“Università, via i baroni largo ai giovani”
pensione i baroni universitari a 65 anni e non a 72, tenendo in
attività solo le «eccellenze» del sapere nazionale con contratti
ancorati a ricerche in corso, per fare spazio ai «giovani» ricercatori
che troppo spesso entrano in ruolo a 40 e passa.
Lo «shock
generazionale» è il primo dei 10 capitoli che compongono uno dei cinque
documenti messi ai voti sabato all’assemblea del Pd, chiamata alla
conta da Bersani sui temi cardine del «Progetto Italia»: lavoro,
università, riforme e giustizia, Europa e green economy. Un pacchetto
mirato a dare una fisionomia più definita ai «Democrats», ove possibile
con messaggi forti rivolti alle nuove generazioni, nel tentativo di
superare l’alone di ambiguità che rende evanescente l’immagine del
partito. E mentre sul dossier «Lavoro» il Pd ancora litiga sul
contratto unico, la bozza sull’Università è pronta e cade in un momento
di tensioni nel mondo accademico, con 50 mila precari e giovani
ricercatori che minacciano di sospendere le attività didattiche. Oggi
scatta una mobilitazione negli atenei con occupazioni simboliche dei
rettorati organizzate da sigle ed associazioni di docenti contro i
tagli dei fondi e i contenuti del disegno di legge Gelmini all’esame
del Senato.
Partendo dalle due premesse che «la vera emergenza
italiana è la ricerca» e che «le politiche dei governi di
centrosinistra non sono esenti da colpe», la proposta sull’Università
punta ad «una rivoluzione» che superi il gap di un Paese che ha «la
classe accademica più anziana dell’Occidente». I dati parlano chiaro:
il 26,6% dei quasi 20 mila professori ordinari ha più di 65 anni e il
54% dei docenti supera i 50 anni, contro il 41% della Francia e il 32%
della Spagna. E quindi il pensionamento a 65 anni, che in linea di
principio trova concorde la Gelmini, se fosse tramutato in legge,
consentirebbe di destinare le risorse all’assunzione di nuovi docenti.

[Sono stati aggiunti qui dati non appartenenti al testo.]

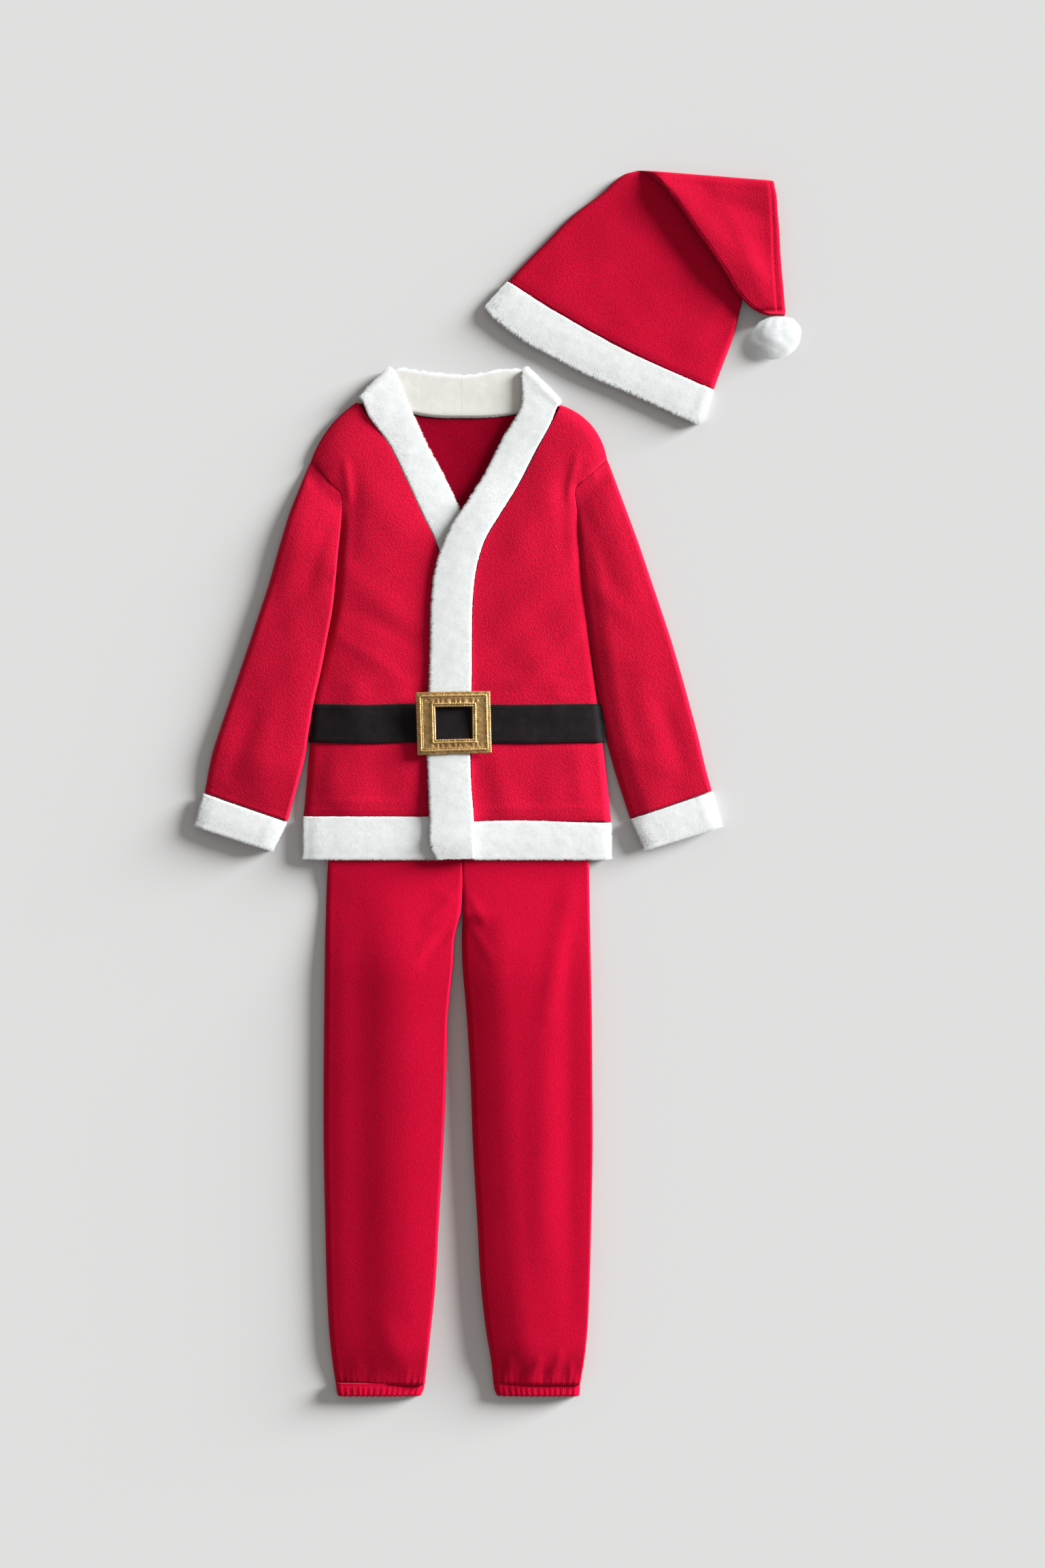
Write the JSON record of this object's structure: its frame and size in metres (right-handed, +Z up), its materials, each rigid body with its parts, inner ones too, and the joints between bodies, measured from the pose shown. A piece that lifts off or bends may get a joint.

«Sempre che sia eliminato il blocco del turn over, decisivo perché la
proposta funzioni», spiega Marco Meloni del Pd, che con Chiara Carrozza
ha messo a punto il dossier. «La finalità è abbassare di 10 anni l’età
media dei docenti. Una proposta a costo zero, considerando che già oggi
il 100% del Fondo di finanziamento ordinario, portato da 7 a 6 miliardi
con gli ultimi tagli, è utilizzato per pagare gli stipendi».
Sarà
pure a costo zero, ma è vero che di questa ipotesi si discute da mesi
nei blog e nelle sedi parlamentari senza che si sia approdato a nulla
per le troppe resistenze dei «baroni». E per lanciare un segnale ai
giovani, i delegati del Pd dovranno votare anche a favore del
«contratto unico per la ricerca», altro pilastro della proposta: «Oggi
– spiega Meloni – esistono svariate forme contrattuali, di ricercatori
che guadagnano 1000 euro e sono privi di tutele assistenziali e
previdenziali. Il contratto unico non raddoppia i costi per gli atenei,
a cui verrebbero applicate le agevolazioni dei contratti di formazione».
Il
terzo cardine della «rivoluzione» promessa dai «Democrats» poggia sullo
slogan «Erasmus in Italia» per promuovere la «mobilità geografica e
sociale» degli studenti: a ognuno sarebbe collegato un «voucher» che
può spendere se è in corso, nell’università che preferisce, «con un
piano per le residenze universitarie e contributi all’affitto per i
fuorisede». Per bilanciare i costi l’introduzione di un altro
principio, riferito alle fasce di reddito alte: «Chi andrà fuori corso
deve sapere che le sue tasse universitarie potranno aumentare,
costituendo così un fondo per i più meritevoli».